## BEGIN

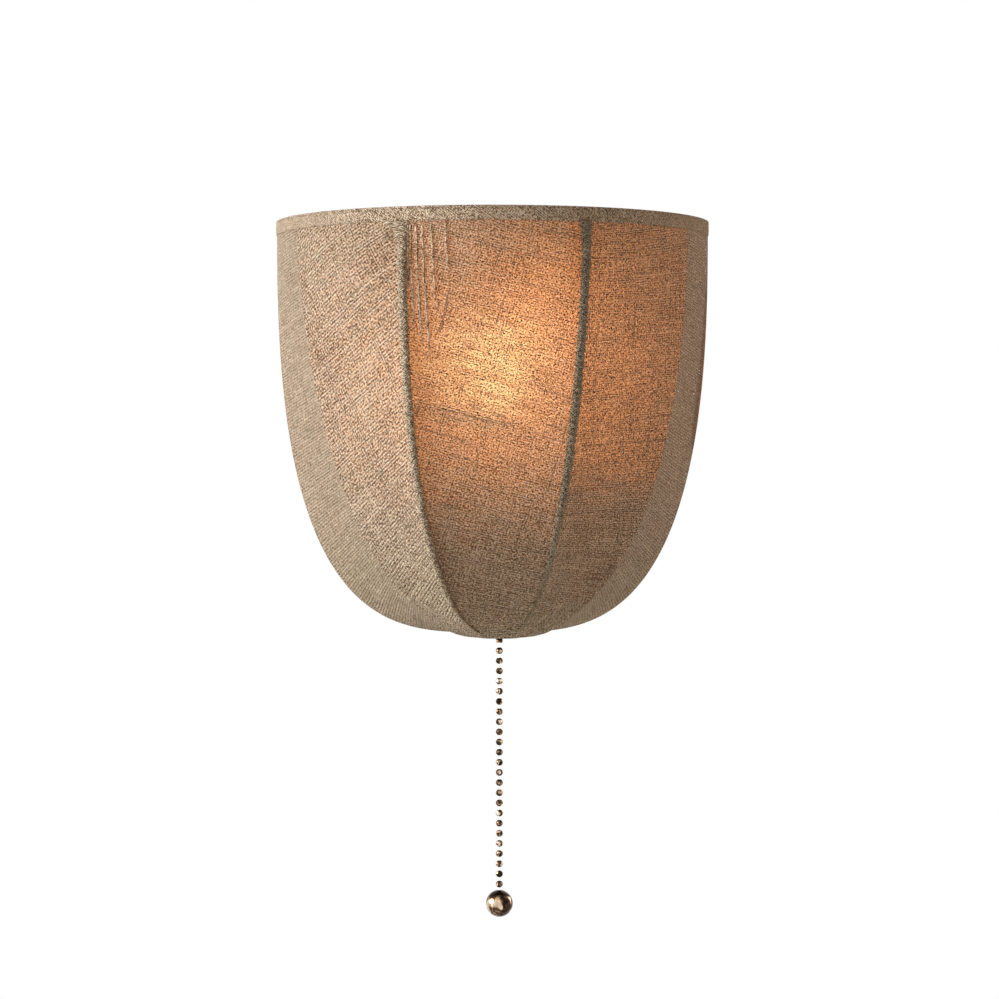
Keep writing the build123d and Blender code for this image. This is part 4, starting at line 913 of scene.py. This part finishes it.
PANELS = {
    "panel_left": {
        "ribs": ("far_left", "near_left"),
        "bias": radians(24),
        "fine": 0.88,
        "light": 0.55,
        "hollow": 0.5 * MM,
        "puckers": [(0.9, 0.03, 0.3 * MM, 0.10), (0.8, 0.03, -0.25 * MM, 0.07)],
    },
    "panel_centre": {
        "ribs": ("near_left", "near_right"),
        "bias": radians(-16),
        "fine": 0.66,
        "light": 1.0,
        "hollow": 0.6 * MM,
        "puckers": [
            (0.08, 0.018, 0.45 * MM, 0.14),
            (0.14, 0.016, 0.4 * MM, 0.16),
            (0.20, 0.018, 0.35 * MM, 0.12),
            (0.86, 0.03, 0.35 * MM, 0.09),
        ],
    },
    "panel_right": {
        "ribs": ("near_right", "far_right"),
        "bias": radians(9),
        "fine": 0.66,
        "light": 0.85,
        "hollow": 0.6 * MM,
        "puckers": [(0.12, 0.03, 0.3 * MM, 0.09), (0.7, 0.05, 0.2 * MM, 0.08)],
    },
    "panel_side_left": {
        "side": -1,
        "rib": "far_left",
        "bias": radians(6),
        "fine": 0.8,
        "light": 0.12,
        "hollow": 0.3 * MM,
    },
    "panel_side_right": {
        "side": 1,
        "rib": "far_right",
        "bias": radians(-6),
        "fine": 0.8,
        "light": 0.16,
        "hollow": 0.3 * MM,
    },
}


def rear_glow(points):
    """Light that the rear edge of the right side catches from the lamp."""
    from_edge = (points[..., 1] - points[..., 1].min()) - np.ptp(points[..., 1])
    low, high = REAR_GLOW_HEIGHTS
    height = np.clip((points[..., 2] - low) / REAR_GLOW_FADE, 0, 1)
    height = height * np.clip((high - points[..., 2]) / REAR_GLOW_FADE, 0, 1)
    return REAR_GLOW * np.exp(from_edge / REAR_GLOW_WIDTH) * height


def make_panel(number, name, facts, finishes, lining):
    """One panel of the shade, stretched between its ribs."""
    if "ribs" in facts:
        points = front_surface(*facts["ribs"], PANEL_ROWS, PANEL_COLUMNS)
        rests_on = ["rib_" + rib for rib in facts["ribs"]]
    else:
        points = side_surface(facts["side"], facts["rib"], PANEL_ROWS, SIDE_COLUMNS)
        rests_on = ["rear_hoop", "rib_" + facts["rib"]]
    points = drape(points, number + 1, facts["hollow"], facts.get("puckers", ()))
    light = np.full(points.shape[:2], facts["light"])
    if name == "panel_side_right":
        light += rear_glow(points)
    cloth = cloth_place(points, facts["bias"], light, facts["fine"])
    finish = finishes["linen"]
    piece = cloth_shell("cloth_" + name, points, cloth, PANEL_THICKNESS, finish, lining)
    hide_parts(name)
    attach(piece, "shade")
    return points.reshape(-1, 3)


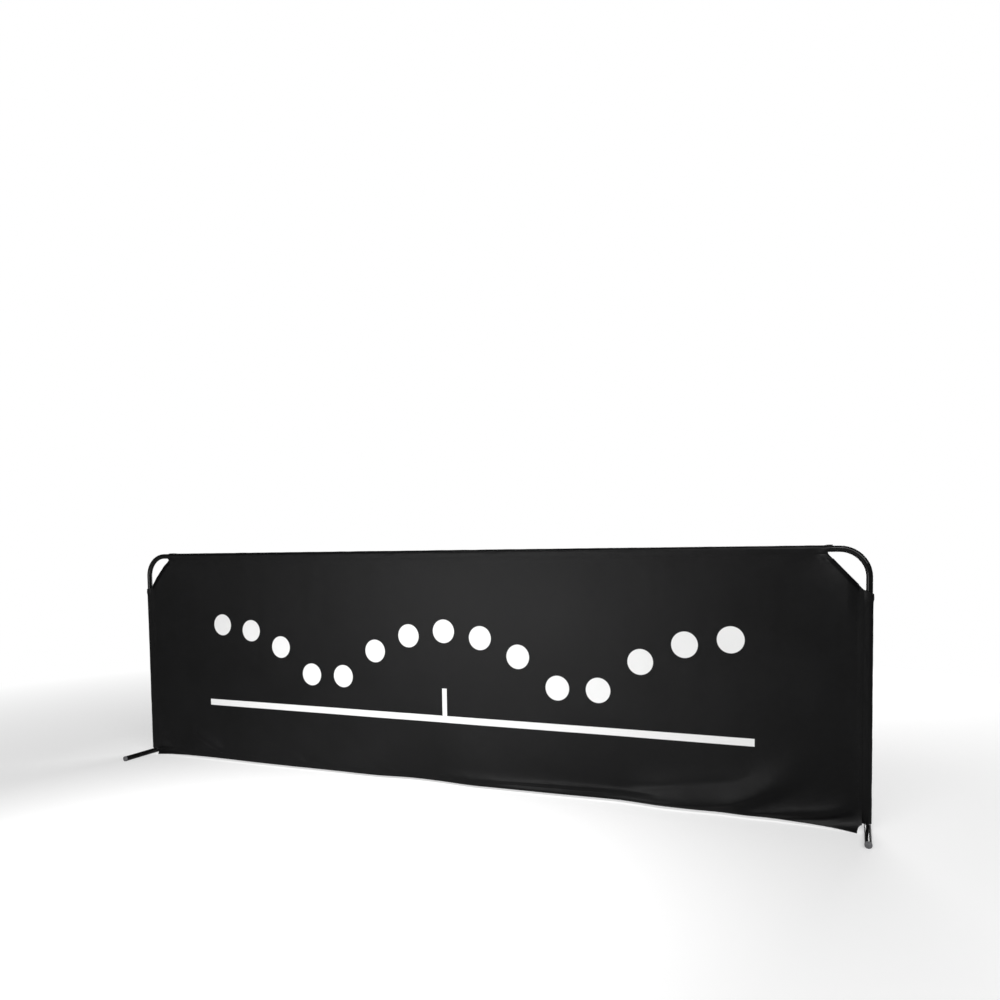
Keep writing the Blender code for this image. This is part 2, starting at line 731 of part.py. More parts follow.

## END
## BEGIN

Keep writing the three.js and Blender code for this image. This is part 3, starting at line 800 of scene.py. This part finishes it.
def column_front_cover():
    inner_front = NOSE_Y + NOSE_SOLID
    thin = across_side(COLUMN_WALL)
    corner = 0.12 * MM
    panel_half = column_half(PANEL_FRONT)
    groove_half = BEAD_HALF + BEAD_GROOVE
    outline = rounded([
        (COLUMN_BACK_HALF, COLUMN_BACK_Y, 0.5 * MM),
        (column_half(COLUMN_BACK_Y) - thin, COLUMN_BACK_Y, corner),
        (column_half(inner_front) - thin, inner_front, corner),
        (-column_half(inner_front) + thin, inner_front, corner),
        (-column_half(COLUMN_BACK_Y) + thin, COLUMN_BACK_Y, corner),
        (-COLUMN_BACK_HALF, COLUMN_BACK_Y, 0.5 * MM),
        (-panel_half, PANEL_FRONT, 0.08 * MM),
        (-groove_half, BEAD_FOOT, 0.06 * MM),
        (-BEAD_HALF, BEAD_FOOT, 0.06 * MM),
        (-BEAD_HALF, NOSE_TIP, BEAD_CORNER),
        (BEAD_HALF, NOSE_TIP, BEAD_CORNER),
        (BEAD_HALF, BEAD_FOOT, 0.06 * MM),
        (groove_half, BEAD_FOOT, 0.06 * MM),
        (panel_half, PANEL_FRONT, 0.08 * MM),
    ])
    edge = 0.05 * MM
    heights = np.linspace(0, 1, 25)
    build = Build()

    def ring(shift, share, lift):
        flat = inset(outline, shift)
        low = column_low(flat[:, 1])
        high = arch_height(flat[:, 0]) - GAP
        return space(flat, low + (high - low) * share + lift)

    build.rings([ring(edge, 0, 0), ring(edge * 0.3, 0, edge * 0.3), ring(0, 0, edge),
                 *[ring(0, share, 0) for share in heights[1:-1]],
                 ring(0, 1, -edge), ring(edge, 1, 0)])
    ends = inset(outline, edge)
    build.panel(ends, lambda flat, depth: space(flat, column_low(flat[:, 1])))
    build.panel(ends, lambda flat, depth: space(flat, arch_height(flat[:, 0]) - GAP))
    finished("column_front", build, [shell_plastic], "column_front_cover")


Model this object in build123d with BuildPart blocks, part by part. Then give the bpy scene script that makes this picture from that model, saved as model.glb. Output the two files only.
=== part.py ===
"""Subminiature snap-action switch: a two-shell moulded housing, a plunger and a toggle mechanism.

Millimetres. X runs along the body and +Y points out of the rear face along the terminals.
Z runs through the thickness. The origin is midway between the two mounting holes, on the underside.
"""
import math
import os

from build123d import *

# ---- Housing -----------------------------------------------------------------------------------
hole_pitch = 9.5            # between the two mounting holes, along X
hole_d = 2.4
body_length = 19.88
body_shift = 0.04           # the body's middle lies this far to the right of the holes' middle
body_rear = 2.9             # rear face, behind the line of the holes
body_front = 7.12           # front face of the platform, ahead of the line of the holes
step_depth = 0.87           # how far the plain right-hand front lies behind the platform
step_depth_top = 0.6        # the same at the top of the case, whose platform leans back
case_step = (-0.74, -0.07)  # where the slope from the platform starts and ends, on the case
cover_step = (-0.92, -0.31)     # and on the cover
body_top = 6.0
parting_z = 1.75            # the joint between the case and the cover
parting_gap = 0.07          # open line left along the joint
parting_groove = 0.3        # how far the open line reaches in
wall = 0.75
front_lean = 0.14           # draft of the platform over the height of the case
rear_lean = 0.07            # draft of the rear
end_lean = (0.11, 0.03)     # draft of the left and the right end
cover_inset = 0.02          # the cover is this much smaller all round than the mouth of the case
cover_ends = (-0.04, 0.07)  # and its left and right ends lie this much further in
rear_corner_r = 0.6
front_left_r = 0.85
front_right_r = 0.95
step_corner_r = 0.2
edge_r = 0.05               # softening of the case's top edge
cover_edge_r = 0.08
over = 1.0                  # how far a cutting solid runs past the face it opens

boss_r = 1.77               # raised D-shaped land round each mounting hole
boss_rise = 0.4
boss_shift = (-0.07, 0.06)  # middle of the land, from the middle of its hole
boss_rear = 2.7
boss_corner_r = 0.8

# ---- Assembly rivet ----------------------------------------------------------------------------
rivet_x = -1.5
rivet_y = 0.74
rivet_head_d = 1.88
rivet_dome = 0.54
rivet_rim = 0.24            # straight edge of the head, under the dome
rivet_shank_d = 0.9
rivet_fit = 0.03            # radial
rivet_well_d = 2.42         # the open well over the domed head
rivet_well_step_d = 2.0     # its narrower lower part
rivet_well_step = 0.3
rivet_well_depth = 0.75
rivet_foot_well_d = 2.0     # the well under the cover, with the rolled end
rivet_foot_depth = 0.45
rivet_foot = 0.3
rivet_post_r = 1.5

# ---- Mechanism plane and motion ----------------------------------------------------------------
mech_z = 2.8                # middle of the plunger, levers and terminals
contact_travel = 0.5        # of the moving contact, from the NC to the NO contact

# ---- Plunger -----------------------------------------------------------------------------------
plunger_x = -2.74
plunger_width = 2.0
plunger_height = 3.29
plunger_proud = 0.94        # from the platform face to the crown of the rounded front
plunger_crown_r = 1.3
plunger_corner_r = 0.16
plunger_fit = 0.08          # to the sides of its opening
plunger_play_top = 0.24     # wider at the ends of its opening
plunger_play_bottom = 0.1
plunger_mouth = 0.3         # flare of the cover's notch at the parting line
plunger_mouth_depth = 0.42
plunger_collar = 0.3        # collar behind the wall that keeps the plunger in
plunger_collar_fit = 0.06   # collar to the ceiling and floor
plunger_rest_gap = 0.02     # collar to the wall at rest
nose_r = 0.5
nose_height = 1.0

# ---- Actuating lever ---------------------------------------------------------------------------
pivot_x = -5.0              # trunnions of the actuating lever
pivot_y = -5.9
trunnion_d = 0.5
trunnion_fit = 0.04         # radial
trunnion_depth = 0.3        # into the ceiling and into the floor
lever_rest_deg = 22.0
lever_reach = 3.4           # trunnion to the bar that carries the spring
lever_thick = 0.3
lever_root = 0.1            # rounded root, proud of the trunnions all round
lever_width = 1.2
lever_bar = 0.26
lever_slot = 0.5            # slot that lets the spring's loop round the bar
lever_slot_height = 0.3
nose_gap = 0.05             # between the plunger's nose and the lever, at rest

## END
## BEGIN

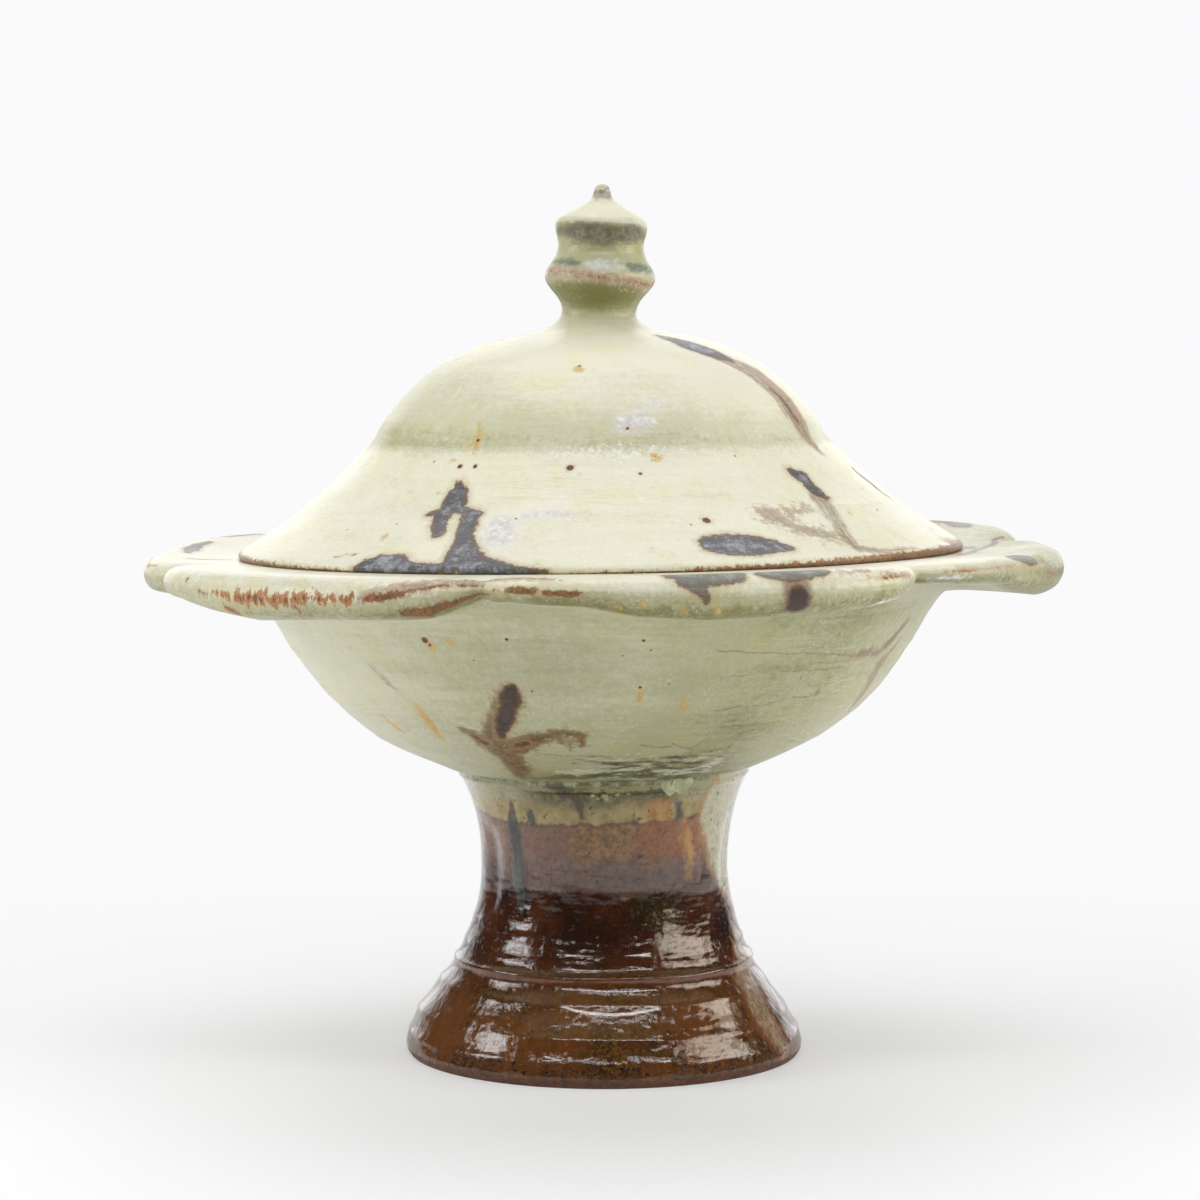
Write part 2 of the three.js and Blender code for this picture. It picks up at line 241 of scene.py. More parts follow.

## END

From the records above, print exactly the lines that run from the line with "Keep writing the three.js" to the line with "return space(flat, low", inclusive.

▸ The completed task:
Keep writing the three.js and Blender code for this image. This is part 3, starting at line 800 of scene.py. This part finishes it.
def column_front_cover():
    inner_front = NOSE_Y + NOSE_SOLID
    thin = across_side(COLUMN_WALL)
    corner = 0.12 * MM
    panel_half = column_half(PANEL_FRONT)
    groove_half = BEAD_HALF + BEAD_GROOVE
    outline = rounded([
        (COLUMN_BACK_HALF, COLUMN_BACK_Y, 0.5 * MM),
        (column_half(COLUMN_BACK_Y) - thin, COLUMN_BACK_Y, corner),
        (column_half(inner_front) - thin, inner_front, corner),
        (-column_half(inner_front) + thin, inner_front, corner),
        (-column_half(COLUMN_BACK_Y) + thin, COLUMN_BACK_Y, corner),
        (-COLUMN_BACK_HALF, COLUMN_BACK_Y, 0.5 * MM),
        (-panel_half, PANEL_FRONT, 0.08 * MM),
        (-groove_half, BEAD_FOOT, 0.06 * MM),
        (-BEAD_HALF, BEAD_FOOT, 0.06 * MM),
        (-BEAD_HALF, NOSE_TIP, BEAD_CORNER),
        (BEAD_HALF, NOSE_TIP, BEAD_CORNER),
        (BEAD_HALF, BEAD_FOOT, 0.06 * MM),
        (groove_half, BEAD_FOOT, 0.06 * MM),
        (panel_half, PANEL_FRONT, 0.08 * MM),
    ])
    edge = 0.05 * MM
    heights = np.linspace(0, 1, 25)
    build = Build()

    def ring(shift, share, lift):
        flat = inset(outline, shift)
        low = column_low(flat[:, 1])
        high = arch_height(flat[:, 0]) - GAP
        return space(flat, low + (high - low) * share + lift)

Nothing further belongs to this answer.